Fades Biopic, das eigentlich noch nicht einmal gut erfunden ist.
1943 spielt der legendäre Gitarrist Django Reinhardt im berühmten Pariser Hot Club vor einem Publikum, das sich aus recht gegensätzlichen Gruppen zusammensetzt: Auf der einen Seite jubelnde Jazz-Fans, die sich von Reinhardts rasanten Rhythmen rasch und gerne außer Rand und Band bringen lassen; auf der anderen Seite Angehörige der nationalsozialistischen Besatzungsmacht, die ob der „entarteten Affenmusik“ zwar pflichtschuldigst die Stirnen runzeln, das Wippen mit den Füßen aber doch nicht unterlassen können und die sich sozusagen heimlich ein wenig gehen lassen. Schließlich ist auch morgen noch ein Tag, an dem der aufrechte Nazi Zigeuner in Konzentrationslager verschleppen kann.
Django Reinhardt, der als der Erfinder des sogenannten Gypsy Swing aka Jazz manouche gilt, ein in Belgien geborener Manouche, d. i. französischsprachiger Sinti, lässt sich nichts anmerken. Was geht ihn der Krieg der „Gadjés“ an?! Er ist Musiker, Künstler, er hat mit Politik nichts am Hut und ihm wird schon nichts passieren. Selbst die mit Nachdruck ausgesprochene Einladung auf eine Deutschlandtournee zieht er in Betracht, ignoriert Freunde und Bekannte, die warnen, von dort würde er nicht mehr zurückkehren, würde vielmehr in einem Lager ermordet werden, wie so viele Sinti und Roma vor ihm. Django will das nicht hören, und Reda Kateb, der ihn spielt in diesem hochspekulativen Musiker-Biopic, das seinen Namen trägt, macht das dazu passende Gesicht: eine gelungene Mischung aus Coolness, Abwehr und Verdrängung, in die sich mit der Zeit der Zweifel, das Grübeln und die schreckliche Erkenntnis schleichen.

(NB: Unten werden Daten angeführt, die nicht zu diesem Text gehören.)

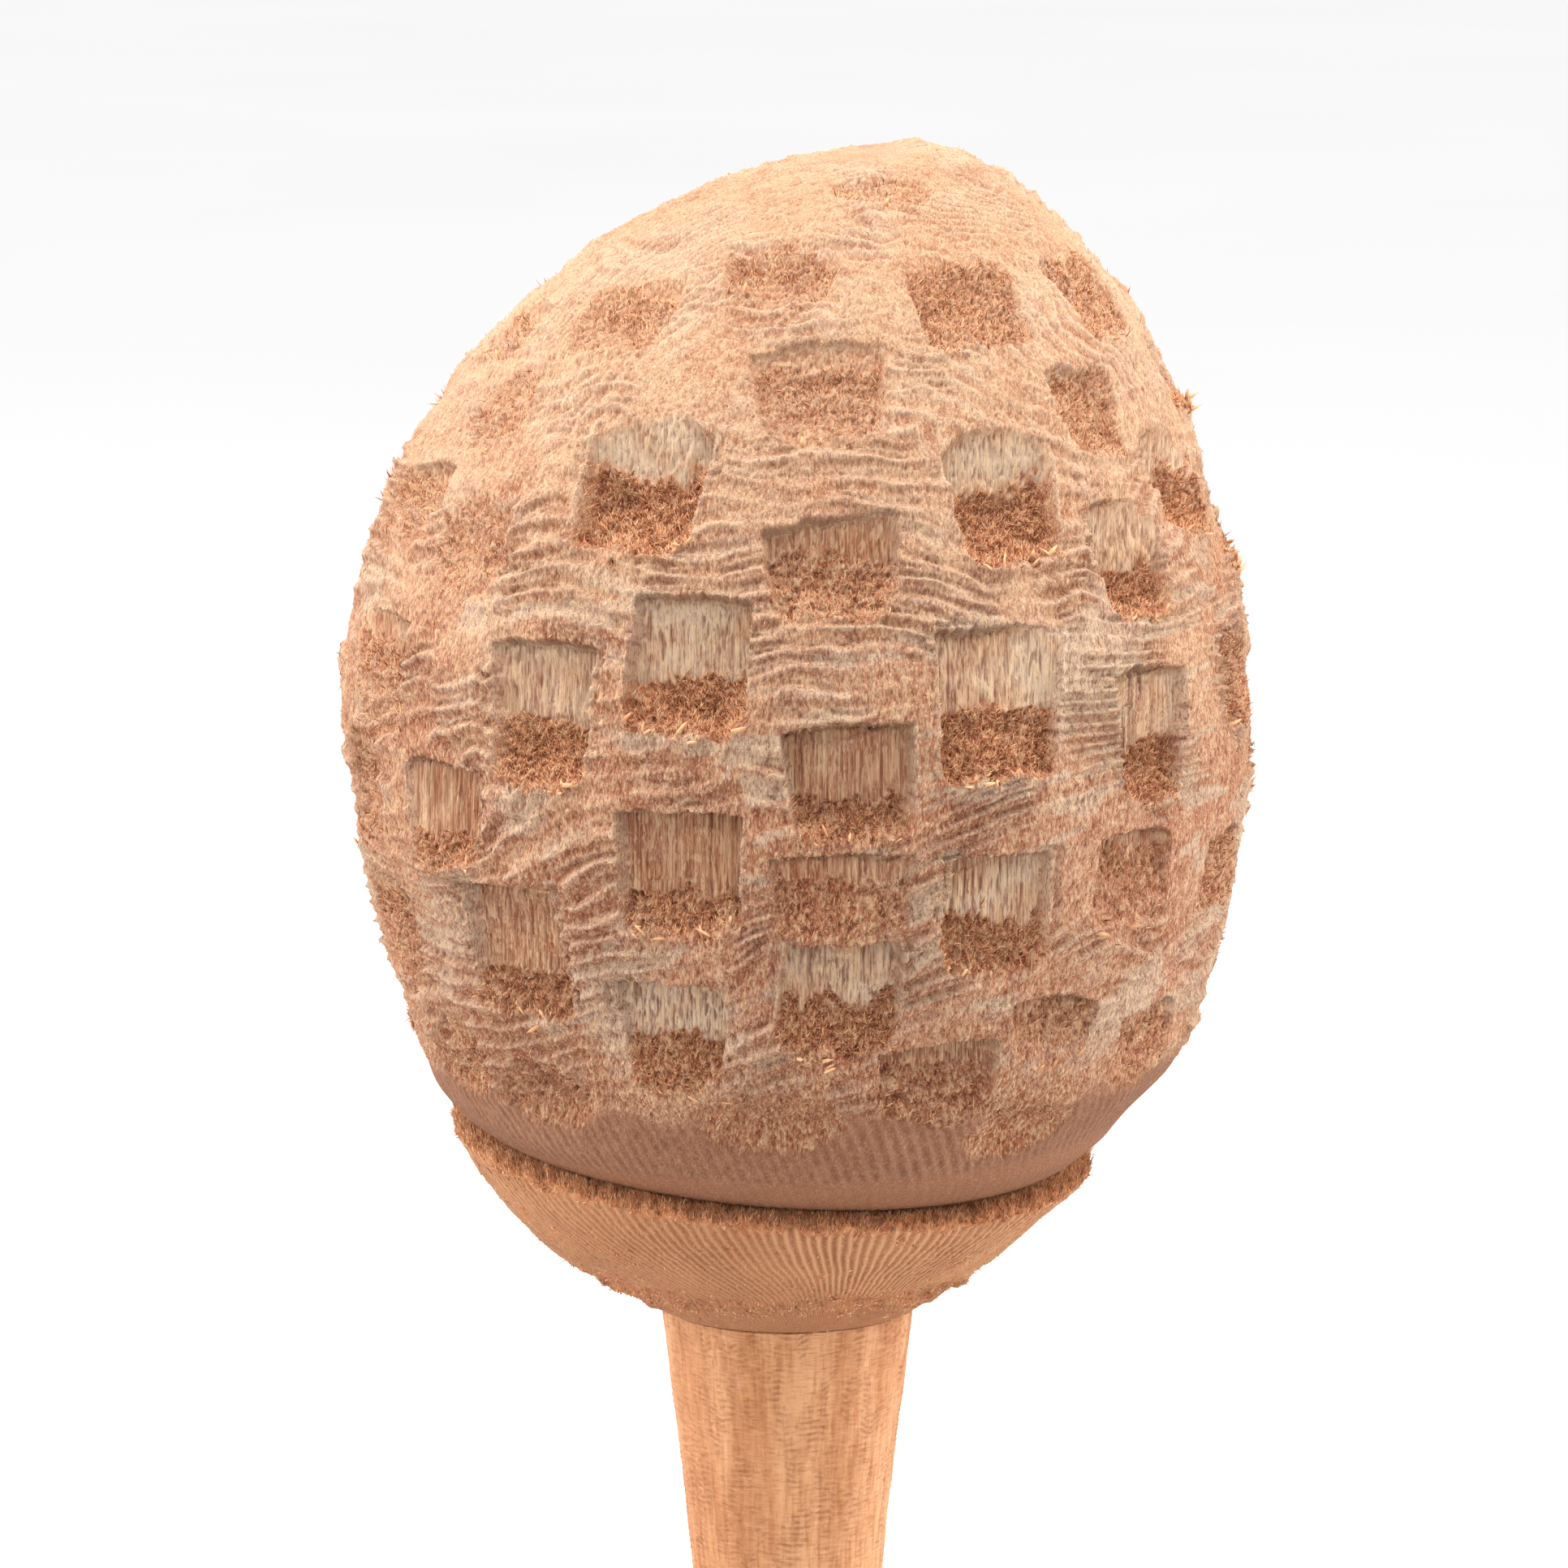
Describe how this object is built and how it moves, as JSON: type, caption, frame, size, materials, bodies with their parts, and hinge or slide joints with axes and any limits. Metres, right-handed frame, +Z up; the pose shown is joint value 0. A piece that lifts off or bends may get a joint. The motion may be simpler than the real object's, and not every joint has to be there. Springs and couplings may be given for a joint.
{
  "type": "wooden mallet",
  "caption": "Wooden mallet with an egg-shaped head chopped all over with small pits, a tilted groove above its collar, and a waisted round handle.",
  "frame": {"origin": "centre of the flat face at the handle's butt", "axes": "+Z up the handle to the head, -Y the front, +X to the right, the side that the crown leans to"},
  "size_m": [0.1197, 0.1199, 0.284],
  "materials": {
    "head_wood": "rough-carved, unfinished, with torn fibres",
    "collar_wood": "smooth-cut, unfinished",
    "handle_wood": "rasped, unfinished",
    "wedge_wood": "sawn"
  },
  "bodies": {
    "root": {"striking_head": "head_wood", "head_collar": "collar_wood", "handle": "handle_wood", "fox_wedge_left": "wedge_wood", "fox_wedge_right": "wedge_wood"}
  },
  "joints": []
}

Étienne Comar – 2010 mit dem Drehbuch zu Xavier Beauvois‘ in Cannes mit dem Grand Prix ausgezeichneten Des hommes et des dieux aufgefallen – siedelt sein Spielfilmdebüt gleichfalls in jener Grauzone zwischen Nicht-Einmischen-Wollen und individueller Bedenkenträgerei, professionellem Ethos und sozialer Verantwortung an, in der der Mensch den härtesten Bewährungsproben unterzogen wird. Zugange ist Comar dort allerdings sodann mit inszenatorischen wie dramaturgischen Mitteln konventionellster Machart und manövriert Klischeefiguren durch kolportagehafte Wendungen. Dem spannungsreichen Konfliktfeld wird er damit in keiner Weise gerecht, erzeugt dafür aber gähnende Langeweile. Die in beträchtlichen Ärger mündet, wenn zum Schluss und Abspann die Fotografien ermordeter Sinti und Roma als Authentizitätsgaranten herhalten müssen und den Abgebildeten solcherart ein weiteres Mal Gewalt angetan wird.